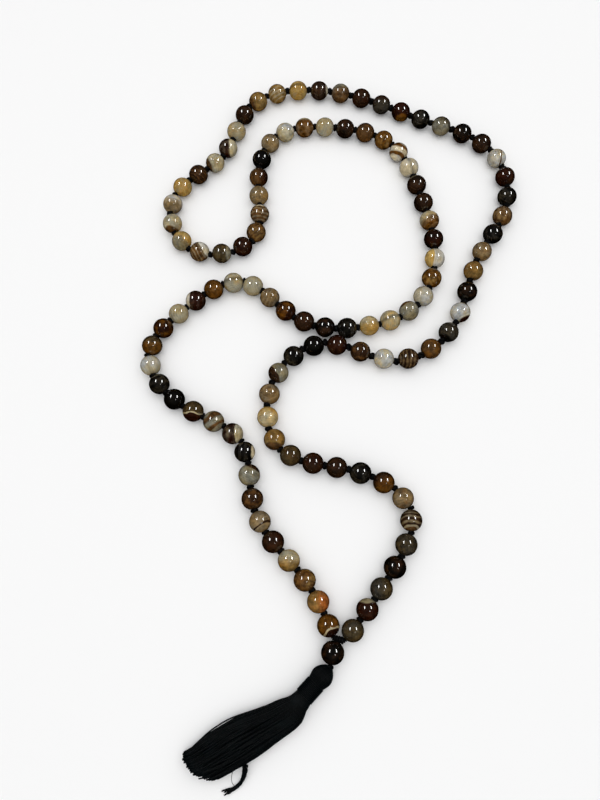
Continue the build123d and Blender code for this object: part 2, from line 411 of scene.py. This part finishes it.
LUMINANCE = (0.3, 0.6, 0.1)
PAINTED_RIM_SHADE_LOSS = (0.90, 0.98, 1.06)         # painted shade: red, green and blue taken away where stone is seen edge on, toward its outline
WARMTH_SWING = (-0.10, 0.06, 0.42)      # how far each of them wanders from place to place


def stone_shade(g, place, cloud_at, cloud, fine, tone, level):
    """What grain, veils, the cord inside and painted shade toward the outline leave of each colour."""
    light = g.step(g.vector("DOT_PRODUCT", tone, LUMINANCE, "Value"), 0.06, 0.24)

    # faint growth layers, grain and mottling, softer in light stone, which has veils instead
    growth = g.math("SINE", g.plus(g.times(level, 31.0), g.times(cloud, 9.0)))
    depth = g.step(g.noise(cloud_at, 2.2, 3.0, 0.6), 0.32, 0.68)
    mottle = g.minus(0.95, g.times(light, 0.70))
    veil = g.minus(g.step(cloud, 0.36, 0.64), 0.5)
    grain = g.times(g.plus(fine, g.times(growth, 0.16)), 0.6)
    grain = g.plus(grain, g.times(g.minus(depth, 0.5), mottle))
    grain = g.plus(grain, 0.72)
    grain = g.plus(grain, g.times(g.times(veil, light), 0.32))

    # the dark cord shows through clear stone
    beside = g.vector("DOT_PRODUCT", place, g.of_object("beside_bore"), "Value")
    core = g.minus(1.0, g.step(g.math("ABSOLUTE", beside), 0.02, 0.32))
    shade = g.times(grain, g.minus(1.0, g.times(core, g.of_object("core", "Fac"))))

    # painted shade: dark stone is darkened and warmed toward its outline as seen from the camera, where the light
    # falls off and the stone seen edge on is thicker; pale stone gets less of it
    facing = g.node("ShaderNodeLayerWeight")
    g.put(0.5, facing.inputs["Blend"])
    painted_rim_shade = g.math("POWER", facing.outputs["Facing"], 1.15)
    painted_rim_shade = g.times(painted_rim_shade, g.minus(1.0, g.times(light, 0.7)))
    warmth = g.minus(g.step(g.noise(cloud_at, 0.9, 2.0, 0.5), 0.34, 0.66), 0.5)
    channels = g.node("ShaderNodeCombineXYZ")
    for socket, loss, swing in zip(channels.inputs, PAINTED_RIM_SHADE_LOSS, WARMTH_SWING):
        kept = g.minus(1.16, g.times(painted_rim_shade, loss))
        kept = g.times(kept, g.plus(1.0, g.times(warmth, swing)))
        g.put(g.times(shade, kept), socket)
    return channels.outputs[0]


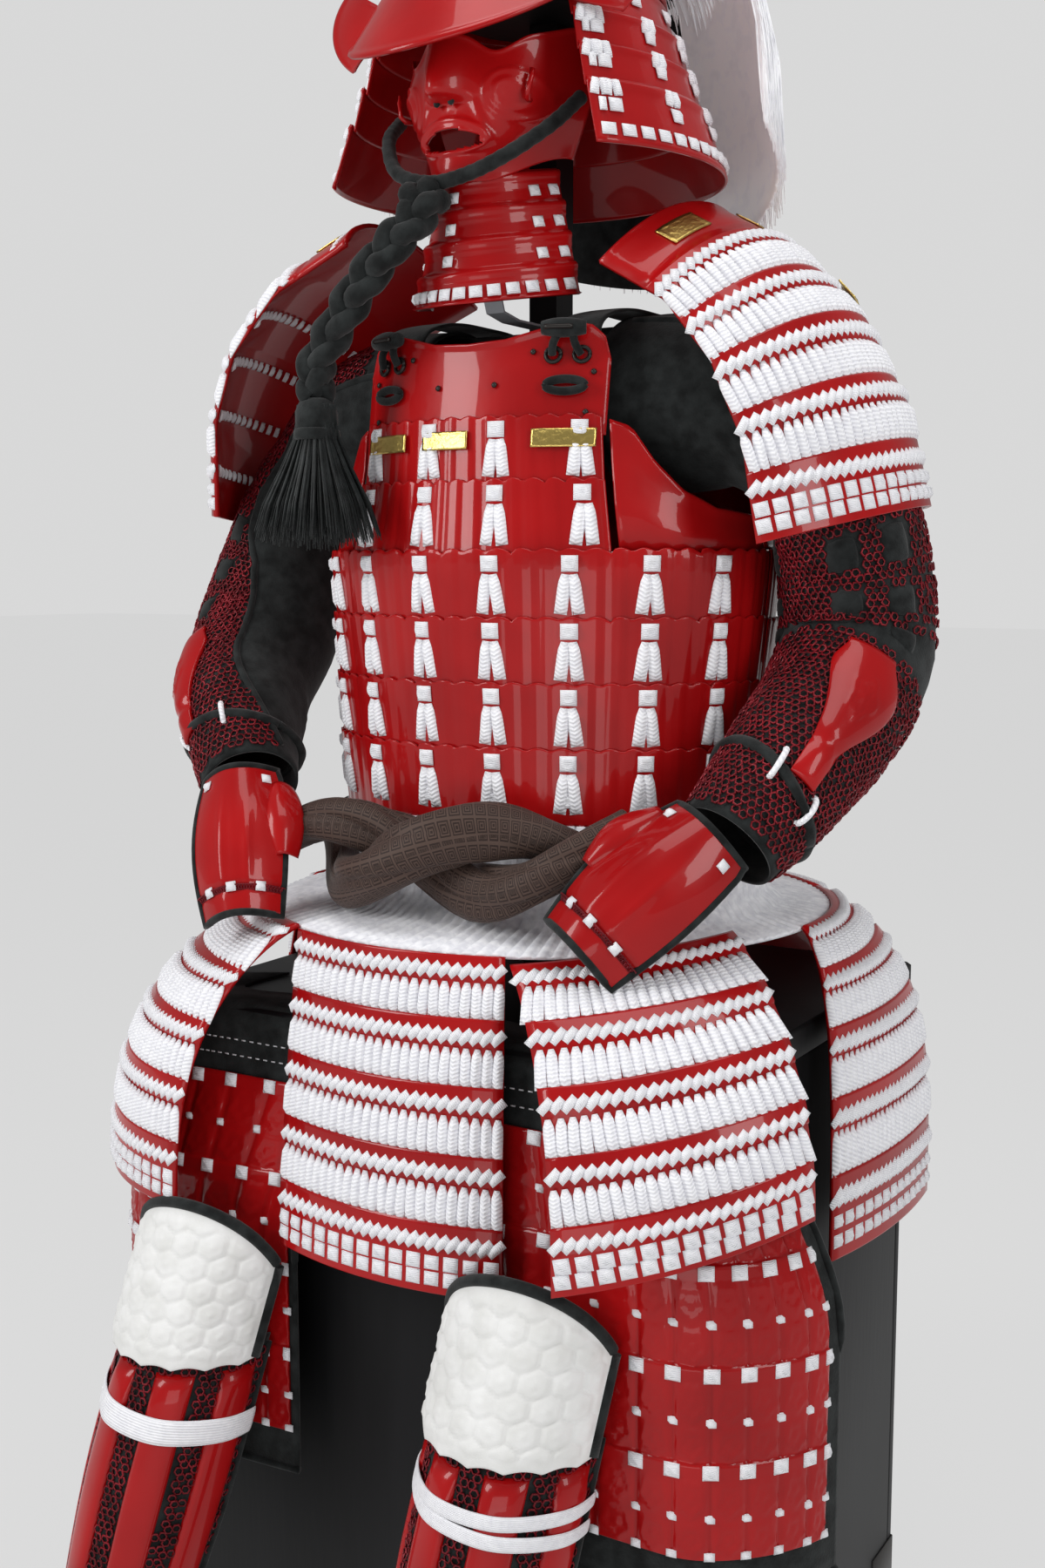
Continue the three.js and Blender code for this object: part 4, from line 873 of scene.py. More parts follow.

————

GOAL: Pull out every line holding "code" from the records above, and copy it.

RESPONSE TO THIS EXERCISE:
Continue the build123d and Blender code for this object: part 2, from line 411 of scene.py. This part finishes it.
Continue the three.js and Blender code for this object: part 4, from line 873 of scene.py. More parts follow.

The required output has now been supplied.